In a 2015 ruling, Tibble v. Edison International, Sotomayor said that, even in a defined-contribution plan where participants choose their investments, plan fiduciaries are required to conduct their own independent evaluation to determine which investments may be prudently included in the plan’s menu of options.
“The Seventh Circuit’s exclusive focus on investor choice elided this aspect of the duty of prudence,” she wrote.
The appeals court had dismissed the case on the basis that as long as there’s an array of investment choices that’s enough. “Clearly the Supreme Court unanimously disagreed with that, and we have said all along that just because an employer offers some prudent funds doesn’t eliminate the need for them to monitor all funds and remove those that are imprudent,” Schlichter said.
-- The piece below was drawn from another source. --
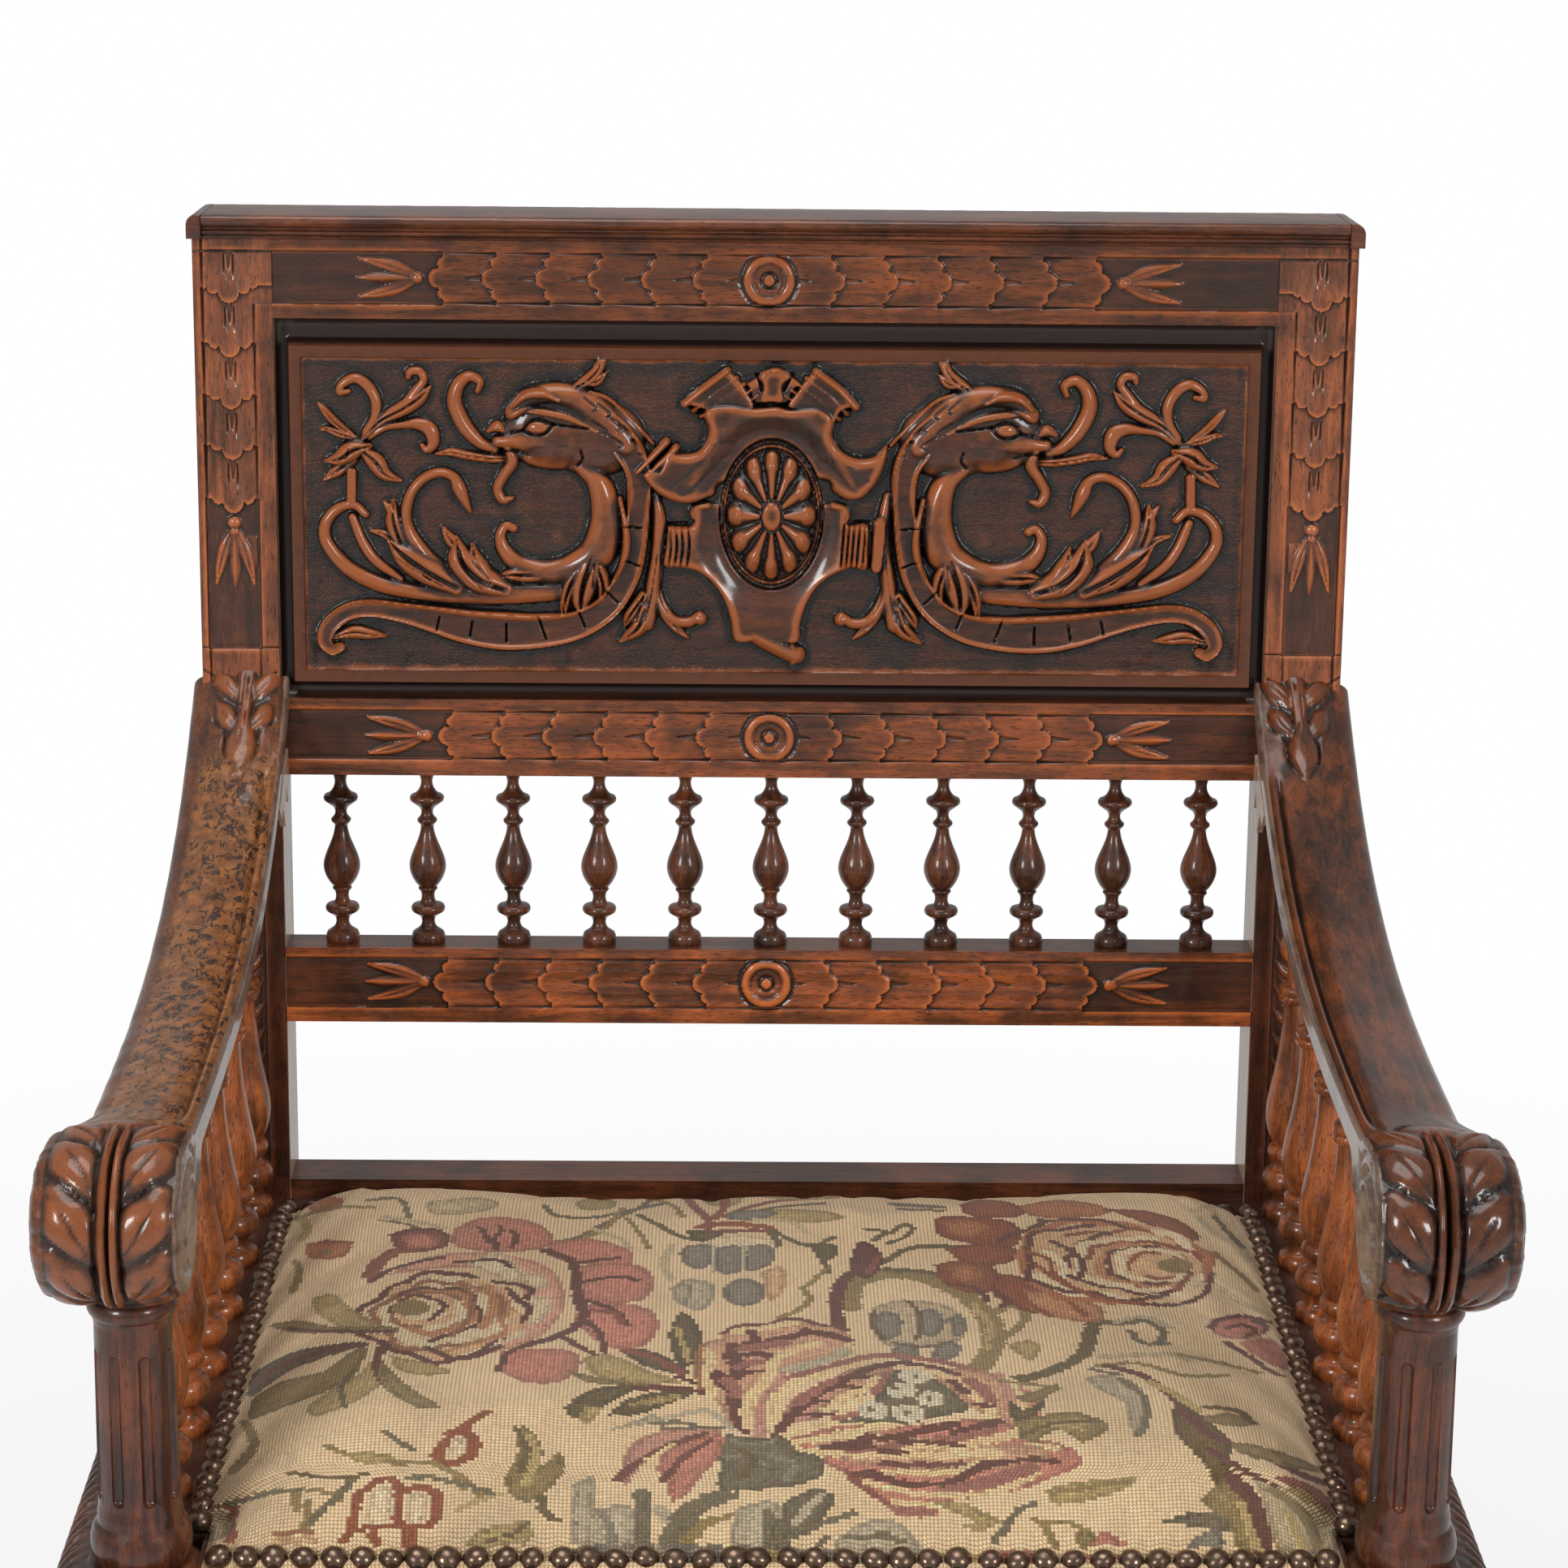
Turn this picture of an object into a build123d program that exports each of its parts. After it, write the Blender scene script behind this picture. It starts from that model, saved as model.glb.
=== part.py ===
from build123d import *
import os
from math import cos, radians, sin, tan

# Carved walnut armchair in the Renaissance revival manner, piece by piece, in millimetres.
# +Z is up, the sitter faces -Y, and the origin is on the floor under the middle of the chair.
os.makedirs("parts", exist_ok=True)

# ---------------------------------------------------------------- driving dimensions
# heights above the floor
SEAT_LINE = 440.0          # where the back starts to lean, level with the seat's nail heads
LEDGE_TOP = 433.0          # top of the flat boards round the seat
LEDGE_THICK = 20.0
RAIL_BOTTOM = 348.0        # underside of the seat rails

# back frame: heights are measured up the leaning face from the seat line
RAKE = 2.865               # lean of the back in degrees
STILE_WIDTH = 40.0
STILE_THICK = 39.0
BACK_INSIDE = 510.0        # clear width between the two stiles
STILE_TOP = 505.0
CAP_HEIGHT = 12.5
CAP_OVERHANG = 2.0
CAP_ROUND = 3.0
CREST_HEIGHT = 40.2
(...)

The justices sent the case back to the Seventh Circuit to re-evaluate the allegations as a whole and consider whether the employees have plausibly alleged a violation of the duty of prudence as articulated in Tibble.
‘Short, Sweet, and Pretty Clear’
Monday’s decision provides guidance on what information retirement plan participants must include in their complaints to move forward with ERISA class actions challenging plan fees. These lawsuits have exploded in recent years, with about 150 lawsuits filed in federal court over the past two years and more than a dozen cases put on hold while the parties awaited the Supreme Court’s ruling.
Michelle Yau, a partner at Cohen Milstein who represents retirement plan participants, said she appreciated how clear the court’s decision was.
“The decision was short, sweet, and pretty clear that the proper focus for ERISA breach of fiduciary duty claims is on fiduciaries’ actions,” she said.
Even though it filed a friend-of-the-court brief in support of Northwestern in this case, the American Benefits Council said it was pleased to see the court recognize that fiduciaries have to make decisions that have difficult tradeoffs. Sotomayor said “courts must give due regard to the range of reasonable judgments a fiduciary may make based on her experience and expertise.”
“There’s a variety of things that go into selecting investment funds, and cheaper isn’t the only factor,” said Lynn Dudley, senior vice president of global retirement and compensation policy at ABC, a trade group that advocates for employer-sponsored health, retirement, and other benefit plans.
Sotomayor’s statement provides some hope that judges will see there are tradeoffs a fiduciary has to weigh, but showing those tradeoffs will lengthen the litigation, said Chris Lockman, a partner and fiduciary compliance attorney at Verrill in Portland, Maine.
“The beauty of the Northwestern decision was the court decided at the motion-to-dismiss stage, before the litigation got really expensive,” he said, referring to the district court’s decision that the Seventh Circuit affirmed.
In a statement, Northwestern University said it’s disappointed the Supreme Court disagreed with the reasoning adopted by the Seventh Circuit, but is pleased the court asked the Seventh Circuit to reconsider whether plaintiffs’ allegations fail to state a claim.
“As Northwestern has explained, the University did not violate its fiduciary duty with regard to the recordkeeping or the investment fees related to its retirement plans, and nothing in the Court’s decision today prevents the Seventh Circuit from reaching that conclusion in reexamining the allegations on remand,” Jon Yates, a spokesperson for the school, said via email.
Justice Amy Coney Barrett took no part in the decision.
Latham & Watkins LLP represents Northwestern. Kellogg, Hansen, Todd, Figel & Frederick PLLC represents the Northwestern workers. The U.S. solicitor general’s office represents the government.
The case is Hughes v. Nw. Univ., U.S., No. 19-1401, 1/24/22.